Tuesday, 6 December 2011

Lead Generation Exclusive: Sole or Multi Agency?

It's the question facing most advertisers. Should I place my budget with a single marketing agency who broadly speaking cover all the bases or should I identify performance marketing specialists and get them to work together? Performance marketing covers everything from affiliate, email, display, social, search and mobile marketing.

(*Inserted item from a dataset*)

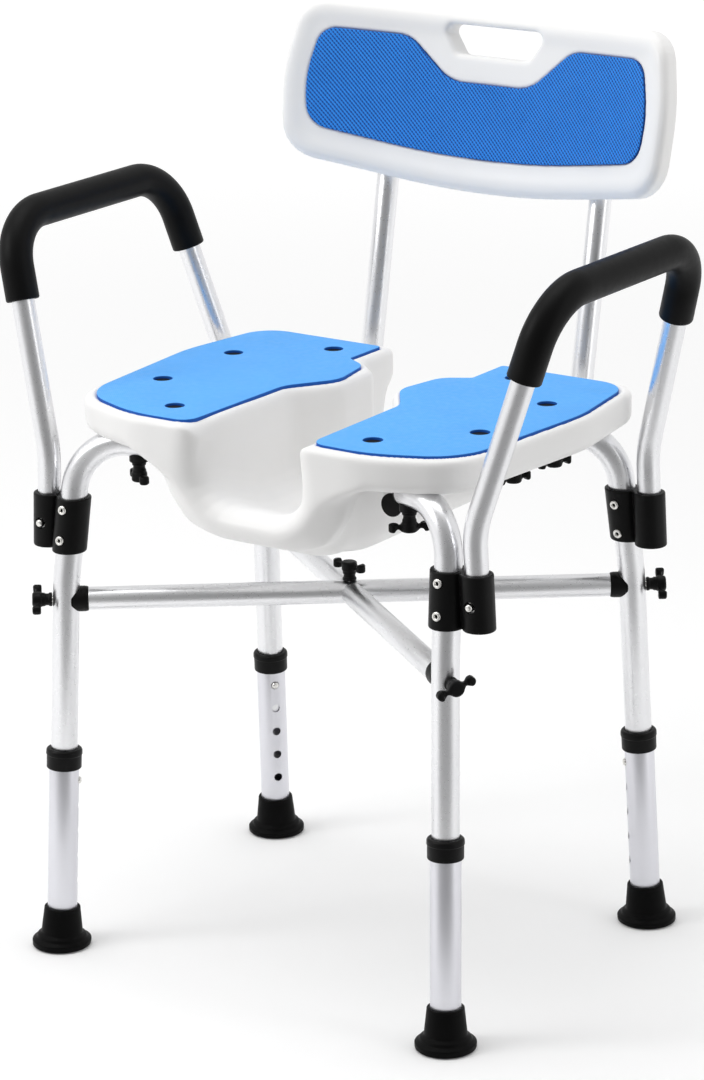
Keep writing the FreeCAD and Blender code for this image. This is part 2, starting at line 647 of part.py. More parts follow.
def back_panel():
    """The backrest shell, with the grab hole and two bosses that hold the tubes."""
    outline = both_sides([(50, 685, 860), (214, 704, 38), (220, 786, 200), (206, 858, 32)])
    window = both_sides([(41, 817, 10), (60, 845, 10)])
    prism = upright_prism(outline, 0, 400).common(curved_wall(0, BACK_THICK))
    prism = prism.cut(upright_prism(window, 0, 400))
    panel = lean_back(prism.cut(pad_prism()))
    for sx in SIDES.values():
        low, high = back_line(BACK_BOSS_LOW, sx), back_line(BACK_BOSS_HIGH, sx)
        panel = panel.fuse(rod(low, high, BACK_BOSS_R))
    for sx in SIDES.values():
        low, high = back_line(BACK_BOSS_LOW - PAST, sx), back_line(BACK_TUBE_TOP, sx)
        panel = panel.cut(rod(low, high, SMALL_TUBE_R))
        for z in BACK_SCREW_Z:
            middle = back_line(z, sx)
            panel = drill(panel, middle, middle + BACK_OUT * PAST, SCREW_R)
    return max(panel.Solids, key=lambda solid: solid.Volume)


def pad_prism():
    outline = both_sides([(56, 718, 860), (188, 734, 24), (194, 780, 120), (182, 830, 20),
                          (93, 830, 24), (46, 790, 28)])
    return upright_prism(outline, 0, 400).common(curved_wall(-1.5, 2.5))


def back_screws():
    screws = []
    for sx in SIDES.values():
        for z in BACK_SCREW_Z:
            middle = back_line(z, sx)
            head_foot = middle + BACK_OUT * BACK_BOSS_R
            shank = rod(middle + BACK_OUT * 6, head_foot, SCREW_R)
            head = rod(head_foot + BACK_OUT * 0.4, head_foot + BACK_OUT * SCREW_HEAD_H, SCREW_HEAD_R)
            neck = rod(head_foot, head_foot + BACK_OUT, SCREW_R)
            screws.append(shank.fuse([neck, head]))
    return screws


def end_plug(centre, out, outer, bore):
    """A plastic plug in an open tube end, with a thin flange over its rim."""
    flange = rod(centre, centre + out * PLUG_FLANGE, outer)
    return flange.fuse(rod(centre - out * PLUG_REACH, centre, bore))


def end_plugs():
    plugs = []
    for sx, sy in CORNERS.values():
        _, _, top, end = leg_points(sx, sy)
        stud = V(sx * SEAT_KNOB_X, sy * SEAT_KNOB_Y, LEG_TOP.z)
        plug = end_plug(end, unit(end - top), UPPER_LEG_R, UPPER_LEG_BORE)
        plugs.append(drill(plug, stud - V(0, 0, PAST), stud + V(0, 0, PAST), STUD_HOLE_R))
    for sx in SIDES.values():
        front = back_points(sx)[0]
        plugs.append(end_plug(front, V(0, -1, 0), SMALL_TUBE_R, SMALL_TUBE_BORE))
    return plugs


# ---------------------------------------------------------------- the whole chair
BRACE_KNOB_TURNS = {"front_left": 75, "front_right": 103, "rear_left": 155, "rear_right": 10}
SEAT_KNOB_TURNS = {"front_left": 135, "front_right": 35, "rear_left": 110, "rear_right": 70}
RAIL_KNOB_TURNS = {"left": 110, "right": 80}

for name, (sx, sy) in CORNERS.items():
    add(f"leg_upper_{name}", upper_leg(sx, sy))
    add(f"leg_lower_{name}", lower_leg(sx, sy))
    add(f"leg_collar_{name}", leg_collar(sx, sy))
    add(f"foot_{name}", foot_tip(sx, sy))
    add(f"leg_button_{name}", leg_button(sx, sy))
    add(f"arm_socket_{name}", arm_socket(sx, sy))
    add(f"arm_button_{name}", arm_button(sx, sy))
    add(f"brace_knob_{name}", brace_knob(sx, sy, BRACE_KNOB_TURNS[name]))
    add(f"seat_knob_{name}", leg_seat_knob(sx, sy, SEAT_KNOB_TURNS[name]))

for name, sx in SIDES.items():
    add(f"arm_tube_{name}", arm_tube(sx))
    add(f"arm_grip_{name}", arm_grip(sx))
    add(f"back_tube_{name}", back_tube(sx))
    add(f"rail_knob_{name}", rail_seat_knob(sx, RAIL_KNOB_TURNS[name]))

left_pad, right_pad = seat_pads()
add("seat_pad_left", left_pad)
add("seat_pad_right", right_pad)
add("seat_shell", seat_shell())
add("seat_inserts", *seat_inserts())
add("seat_knob_saddles", *[seat_knob_saddle(sx, sy) for sx, sy in CORNERS.values()])
add("back_panel", back_panel())
add("back_pad", lean_back(pad_prism()))
add("back_screws", *back_screws())
add("tube_end_plugs", *end_plugs())
add("socket_rivets", *[rivet(upper_leg_line(z, sx, sy), rivet_way(sx, sy))
                       for sx, sy in CORNERS.values() for z in RIVET_Z])
add("brace_long", long_brace())
add("brace_half_front", half_brace(1, -1))
add("brace_half_rear", half_brace(-1, 1))
add("brace_spigot", brace_spigot())
add("brace_saddles", *[brace_saddle(sx, sy) for sx, sy in CORNERS.values()])
add("centre_knob", t_knob(V(0, 0, BRACE_Z + SMALL_TUBE_R + CLEAR), V(0, 0, 1), CENTRE_STUD, CENTRE_TURN))

whole = FreeCAD.BoundBox()
for shape in PARTS.values():
    whole.add(shape.BoundBox)
os.makedirs("parts", exist_ok=True)
for name, shape in PARTS.items():
    placed = shape.copy()
    placed.translate(V(0, -whole.Center.y, 0))
    placed.exportStep(f"parts/{name}.step")
print(f"{len(PARTS)} sub-parts, moved forward by {whole.Center.y:.3f} mm, size {whole}")
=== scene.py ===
"""Looks of the shower chair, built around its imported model.

Shapes are drawn in millimetres about the vertical line midway between the four feet, as the
design is, and put in metres at the end. +Z is up and the sitter faces -Y.
"""
import math

import bmesh
import bpy
import numpy as np
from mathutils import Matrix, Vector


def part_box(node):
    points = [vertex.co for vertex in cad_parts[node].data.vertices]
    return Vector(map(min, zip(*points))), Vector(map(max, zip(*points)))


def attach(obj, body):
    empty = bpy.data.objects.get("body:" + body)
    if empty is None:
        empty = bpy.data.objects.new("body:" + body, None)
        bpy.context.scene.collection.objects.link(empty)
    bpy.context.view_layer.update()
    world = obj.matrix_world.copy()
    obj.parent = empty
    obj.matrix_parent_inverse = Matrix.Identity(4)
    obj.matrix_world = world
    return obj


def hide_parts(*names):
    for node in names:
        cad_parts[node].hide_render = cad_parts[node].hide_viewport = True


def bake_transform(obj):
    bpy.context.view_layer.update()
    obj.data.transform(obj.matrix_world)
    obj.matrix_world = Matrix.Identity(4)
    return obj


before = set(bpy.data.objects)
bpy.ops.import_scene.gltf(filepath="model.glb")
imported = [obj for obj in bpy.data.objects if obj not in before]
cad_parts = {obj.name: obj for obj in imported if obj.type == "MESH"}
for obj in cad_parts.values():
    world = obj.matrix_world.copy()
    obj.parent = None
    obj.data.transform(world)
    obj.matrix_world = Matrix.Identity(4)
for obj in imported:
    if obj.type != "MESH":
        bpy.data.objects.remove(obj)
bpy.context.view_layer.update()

import openvdb
from mathutils import Matrix, Vector, geometry

MM = 0.001
FEET_MIDDLE_Y = (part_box("foot_front_left")[0].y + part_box("foot_rear_left")[1].y) / 2
SIDES = {"left": 1, "right": -1}
ENDS = {"front": -1, "rear": 1}
CORNERS = {f"{e}_{s}": (sx, sy) for e, sy in ENDS.items() for s, sx in SIDES.items()}
ROUND = 72
FINE = 1.0

# ---- sizes shared with the design ----
UPPER_R, UPPER_BORE = 12.7, 11.4
LOWER_R, LOWER_BORE = 14.3, 13.0
SMALL_R, SMALL_BORE = 11.0, 9.8
FOOT = np.array([222.2, 177.5, 0.0])
KINK = np.array([214.2, 159.6, 360.0])
LEG_TOP = np.array([208.0, 140.3, 500.0])
SEAT_KNOB = np.array([152.0, 122.0, 500.0])
LEG_END_X, UPPER_BOTTOM = 146.0, 128.0
KINK_RADIUS, TOP_RADIUS = 200.0, 52.0
BRACE_Z = 347.0
COLLAR_LOW, COLLAR_TOP, COLLAR_R = 180.0, 200.0, 17.2
BUTTON_Z, HOLE_PITCH, HOLE_COUNT, HOLE_R, BUTTON_R = 167.0, 25.4, 5, 4.2, 3.6
ARM_X, ARM_Y, ARM_LEAN, ARM_SOCKET_Z = 241.2, 147.5, -0.0444, 420.0
ARM_END_Z, ARM_BEND_Z = 399.0, 485.0
ARM_TOP = np.array([299.5, 119.5, 696.0])
ARM_LOW_RADIUS, ARM_HIGH_RADIUS = 90.0, 52.0
GRIP_R, GRIP_END_Z = 16.0, 622.0
CLAMP_LOW, CLAMP_HIGH, CLAMP_LEG_R, CLAMP_ARM_R = 394.0, 446.0, 16.5, 15.2
RIVET_Z, ARM_BUTTON_Z = (405.0, 434.0), 418.0
SEAT_LOW, SEAT_HIGH, PAD_LOW, PAD_HIGH = 506.0, 540.0, 537.5, 541.5
SEAT_FRONT, SEAT_REAR = -168.0, 171.0
TROUGH_FLOOR, TROUGH_LIP, TROUGH_LOW, TROUGH_HALF = 441.0, 463.0, 408.0, 61.0
PAD_HOLES, PAD_HOLE_R = ((179, 66), (179, -47), (111, -118), (104, 128)), 9.2
BACK_CURVE_R, BACK_FACE_Y, BACK_FACE_Z, BACK_THICK = 600.0, 247.5, 780.0, 24.0
BACK_LEAN = math.atan(0.195)
BACK_TUBE_X, BACK_TUBE_Y, BACK_TUBE_TOP = 122.0, 270.2, 806.0
RAIL_Z, RAIL_FRONT_Y, RAIL_RADIUS = 479.0, -105.0, 55.0
RAIL_KNOB_Y, RAIL_REST_Y = 98.0, -78.0
SADDLE_LENGTH = 8.5
FOOT_SOLE, FOOT_TALL, COLLAR_CAP = 9.0, 39.5, 3.0
BORE_REACH, SCREW_BORE_R, SCREW_REACH, NIB_STANDING = 20, 3.3, 16, 2.4
BACK_TUBE_DEPTH, KNOB_GAP, WASHER = 34.1, 0.3, 5.0
BRACE_STUD, SEAT_STUD, CENTRE_STUD, STUD_R = 53, 36, 13, 3.0
RELEASE_R, BED_GAP = 5.2, 0.6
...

I don't think there's an answer to cover all situations in reality. But one thing does stand out, you should NEVER pick multiple agency's to do the SAME job. I have experienced this at first hand and whilst an inconvenient truce can exist for a while it is only a matter of time before one agency blames the other and looks to the client to referee the ensuing bun fight. At the end of the day, clients are only interested in results and do not want to be dragged into inter-agency issues. However, agencies are not the most self-regulating of creatures and instead clear terms of engagement need to be set down from the beginning. This is exactly what procurement departments can be brilliant at doing - designing a framework where multiple agency can work together to achieve perfect marketing harmony. Each lead generation channel should be given to the agency most capable of getting results. After all, if one agency was so great at everything then clients would be more than happy to put all their eggs in one basket. But I doubt this approach will ever triumph despite the ambitions of large agencies such as OMD & Carat, networks such as Unanimis & Tradedoubler or uber-platforms such as Google, Facebook or Twitter.

In an increasingly fragmented and uncertain world, the way to bring certainty is to harness the power of specialist agencies to work together for the common goal of exceeding client expectations, bringing innovation and ensuring clients receive more than a pound for every pound spent.